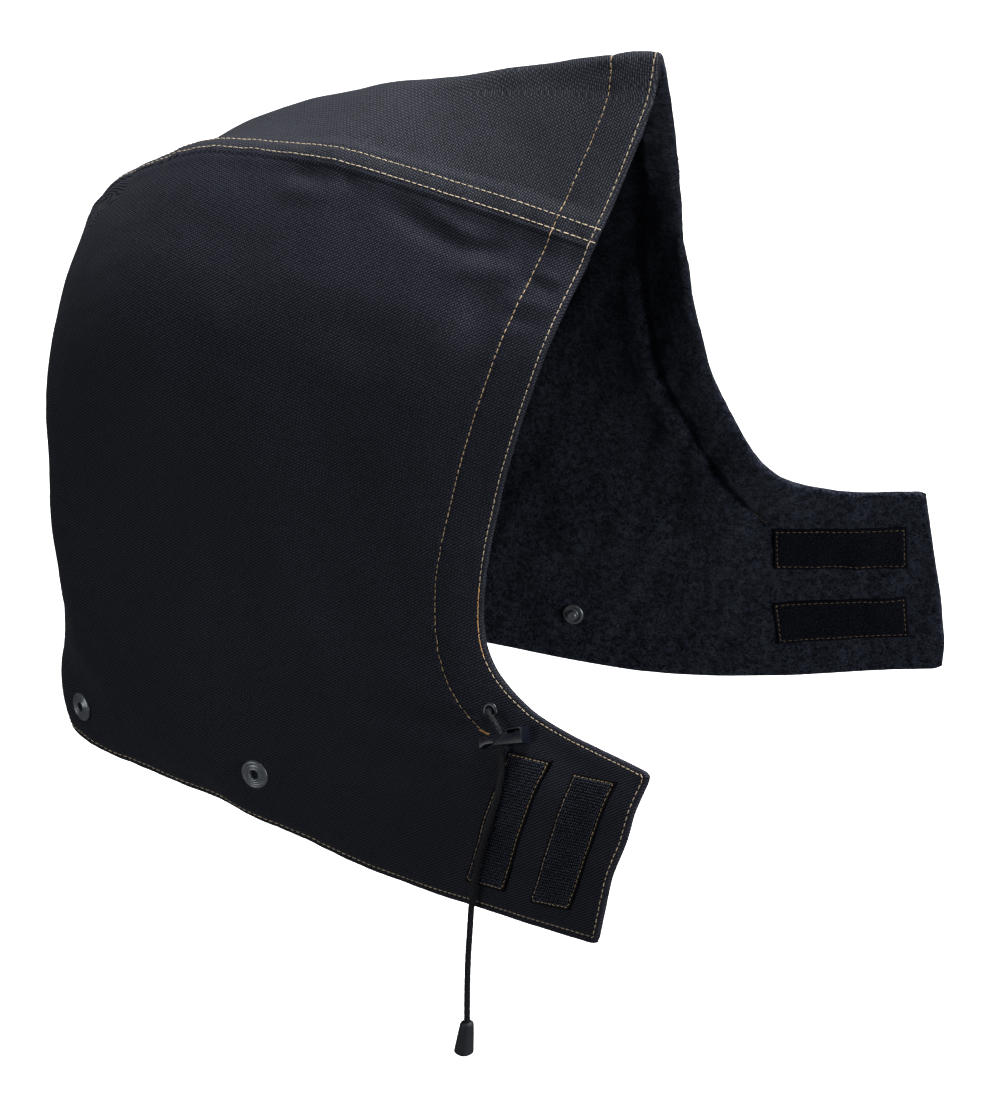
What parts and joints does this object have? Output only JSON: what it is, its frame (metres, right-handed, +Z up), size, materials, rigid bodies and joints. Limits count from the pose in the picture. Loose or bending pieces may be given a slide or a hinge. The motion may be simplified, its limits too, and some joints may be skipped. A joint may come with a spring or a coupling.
{
  "type": "detachable lined work hood",
  "caption": "Detachable fleece-lined canvas hood with open chin flaps, hook-and-loop closure patches, collar snaps and a drawcord with a spring cord lock.",
  "frame": {"origin": "where the crown of the wearer's head meets the lining, on the centre plane", "axes": "+Z up, -Y the way the wearer faces, -X the wearer's right"},
  "size_m": [0.3214, 0.3916, 0.4702],
  "materials": {
    "canvas": "black polyester canvas with a fine diagonal basket weave, matt with a slight sheen",
    "fleece": "black-navy brushed fleece with a short matted pile",
    "hook_tape": "black woven hook tape with rows of stiff hooks",
    "loop_tape": "black-navy loop tape with a fine fuzzy pile",
    "dark_metal": "gunmetal-coated brass, satin",
    "plastic": "black moulded plastic, satin",
    "cord": "black braided elastic cord, 3 mm",
    "spring_steel": "bright nickel-plated spring wire"
  },
  "bodies": {
    "hood": {"crown_panel": "canvas", "side_panel_right": "canvas", "side_panel_left": "canvas", "lining_crown": "fleece", "lining_right": "fleece", "lining_left": "fleece", "hook_patch_front": "hook_tape", "hook_patch_rear": "hook_tape", "loop_patch_upper": "loop_tape", "loop_patch_lower": "loop_tape", "snap_ring_right_back": "dark_metal", "snap_ring_right_side": "dark_metal", "snap_ring_left_side": "dark_metal", "snap_ring_left_back": "dark_metal", "snap_stud_right_back": "dark_metal", "snap_stud_right_side": "dark_metal", "snap_stud_left_side": "dark_metal", "snap_stud_left_back": "dark_metal", "cord_eyelet": "dark_metal", "drawcord": "cord", "lock_barrel": "plastic", "lock_spring": "spring_steel", "cord_end": "plastic"},
    "plunger": {"lock_plunger": "plastic"}
  },
  "joints": [
    {"name": "plunger_slide", "type": "slide", "parent": "hood", "child": "plunger", "axis": [0, -0.9023, 0.4311], "range_m": [0, 0.0032], "stiffness_N_per_m": 400, "springref_m": -0.004, "deforming": ["lock_spring"]}
  ]
}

######

◆ Aim of the task ◆
Copy all the lines above that hold the string "slide".

◆ Worked answer ◆
What parts and joints does this object have? Output only JSON: what it is, its frame (metres, right-handed, +Z up), size, materials, rigid bodies and joints. Limits count from the pose in the picture. Loose or bending pieces may be given a slide or a hinge. The motion may be simplified, its limits too, and some joints may be skipped. A joint may come with a spring or a coupling.
    {"name": "plunger_slide", "type": "slide", "parent": "hood", "child": "plunger", "axis": [0, -0.9023, 0.4311], "range_m": [0, 0.0032], "stiffness_N_per_m": 400, "springref_m": -0.004, "deforming": ["lock_spring"]}